_Task statement_
Return, word for word, every line that follows.

== Supplied information ==

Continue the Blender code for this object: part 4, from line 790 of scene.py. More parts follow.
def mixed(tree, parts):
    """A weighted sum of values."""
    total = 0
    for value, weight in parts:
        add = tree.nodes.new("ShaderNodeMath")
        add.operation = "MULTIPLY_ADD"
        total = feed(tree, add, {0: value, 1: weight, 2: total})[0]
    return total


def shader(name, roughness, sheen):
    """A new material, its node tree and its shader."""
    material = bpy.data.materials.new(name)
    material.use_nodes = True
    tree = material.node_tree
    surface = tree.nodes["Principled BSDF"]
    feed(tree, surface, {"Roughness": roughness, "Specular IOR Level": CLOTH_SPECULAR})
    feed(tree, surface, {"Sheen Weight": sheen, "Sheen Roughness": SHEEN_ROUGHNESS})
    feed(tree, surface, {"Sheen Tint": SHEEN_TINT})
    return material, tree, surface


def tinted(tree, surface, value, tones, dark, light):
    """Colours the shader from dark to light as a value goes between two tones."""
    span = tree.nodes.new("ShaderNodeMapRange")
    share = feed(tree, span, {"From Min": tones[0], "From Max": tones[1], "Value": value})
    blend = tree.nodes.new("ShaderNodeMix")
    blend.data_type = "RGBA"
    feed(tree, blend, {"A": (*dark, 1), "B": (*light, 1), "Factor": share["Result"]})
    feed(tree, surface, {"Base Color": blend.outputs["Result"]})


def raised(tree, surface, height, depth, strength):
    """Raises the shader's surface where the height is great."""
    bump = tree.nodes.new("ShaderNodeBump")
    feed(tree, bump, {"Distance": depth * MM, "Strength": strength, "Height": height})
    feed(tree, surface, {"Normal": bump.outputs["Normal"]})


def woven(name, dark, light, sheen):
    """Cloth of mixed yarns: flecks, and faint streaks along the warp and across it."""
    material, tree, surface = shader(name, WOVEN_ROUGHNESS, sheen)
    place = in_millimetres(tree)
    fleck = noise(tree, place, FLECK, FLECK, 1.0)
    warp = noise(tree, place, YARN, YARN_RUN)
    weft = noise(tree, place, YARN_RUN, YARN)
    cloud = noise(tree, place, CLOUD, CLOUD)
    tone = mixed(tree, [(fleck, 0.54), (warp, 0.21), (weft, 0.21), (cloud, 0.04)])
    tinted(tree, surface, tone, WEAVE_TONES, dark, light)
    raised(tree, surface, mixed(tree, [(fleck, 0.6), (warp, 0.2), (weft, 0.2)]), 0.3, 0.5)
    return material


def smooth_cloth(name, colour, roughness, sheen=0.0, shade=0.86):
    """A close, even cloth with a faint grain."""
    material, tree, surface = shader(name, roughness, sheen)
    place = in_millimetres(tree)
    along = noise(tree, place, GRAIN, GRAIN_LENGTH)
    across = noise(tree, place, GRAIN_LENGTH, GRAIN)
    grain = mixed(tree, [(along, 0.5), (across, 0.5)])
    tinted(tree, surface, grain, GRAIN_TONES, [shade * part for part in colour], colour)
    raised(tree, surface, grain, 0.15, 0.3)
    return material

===

_Expected answer_
Continue the Blender code for this object: part 4, from line 790 of scene.py. More parts follow.
def mixed(tree, parts):
    """A weighted sum of values."""
    total = 0
    for value, weight in parts:
        add = tree.nodes.new("ShaderNodeMath")
        add.operation = "MULTIPLY_ADD"
        total = feed(tree, add, {0: value, 1: weight, 2: total})[0]
    return total


def shader(name, roughness, sheen):
    """A new material, its node tree and its shader."""
    material = bpy.data.materials.new(name)
    material.use_nodes = True
    tree = material.node_tree
    surface = tree.nodes["Principled BSDF"]
    feed(tree, surface, {"Roughness": roughness, "Specular IOR Level": CLOTH_SPECULAR})
    feed(tree, surface, {"Sheen Weight": sheen, "Sheen Roughness": SHEEN_ROUGHNESS})
    feed(tree, surface, {"Sheen Tint": SHEEN_TINT})
    return material, tree, surface


def tinted(tree, surface, value, tones, dark, light):
    """Colours the shader from dark to light as a value goes between two tones."""
    span = tree.nodes.new("ShaderNodeMapRange")
    share = feed(tree, span, {"From Min": tones[0], "From Max": tones[1], "Value": value})
    blend = tree.nodes.new("ShaderNodeMix")
    blend.data_type = "RGBA"
    feed(tree, blend, {"A": (*dark, 1), "B": (*light, 1), "Factor": share["Result"]})
    feed(tree, surface, {"Base Color": blend.outputs["Result"]})


def raised(tree, surface, height, depth, strength):
    """Raises the shader's surface where the height is great."""
    bump = tree.nodes.new("ShaderNodeBump")
    feed(tree, bump, {"Distance": depth * MM, "Strength": strength, "Height": height})
    feed(tree, surface, {"Normal": bump.outputs["Normal"]})


def woven(name, dark, light, sheen):
    """Cloth of mixed yarns: flecks, and faint streaks along the warp and across it."""
    material, tree, surface = shader(name, WOVEN_ROUGHNESS, sheen)
    place = in_millimetres(tree)
    fleck = noise(tree, place, FLECK, FLECK, 1.0)
    warp = noise(tree, place, YARN, YARN_RUN)
    weft = noise(tree, place, YARN_RUN, YARN)
    cloud = noise(tree, place, CLOUD, CLOUD)
    tone = mixed(tree, [(fleck, 0.54), (warp, 0.21), (weft, 0.21), (cloud, 0.04)])
    tinted(tree, surface, tone, WEAVE_TONES, dark, light)
    raised(tree, surface, mixed(tree, [(fleck, 0.6), (warp, 0.2), (weft, 0.2)]), 0.3, 0.5)
    return material


def smooth_cloth(name, colour, roughness, sheen=0.0, shade=0.86):
    """A close, even cloth with a faint grain."""
    material, tree, surface = shader(name, roughness, sheen)
    place = in_millimetres(tree)
    along = noise(tree, place, GRAIN, GRAIN_LENGTH)
    across = noise(tree, place, GRAIN_LENGTH, GRAIN)
    grain = mixed(tree, [(along, 0.5), (across, 0.5)])
    tinted(tree, surface, grain, GRAIN_TONES, [shade * part for part in colour], colour)
    raised(tree, surface, grain, 0.15, 0.3)
    return material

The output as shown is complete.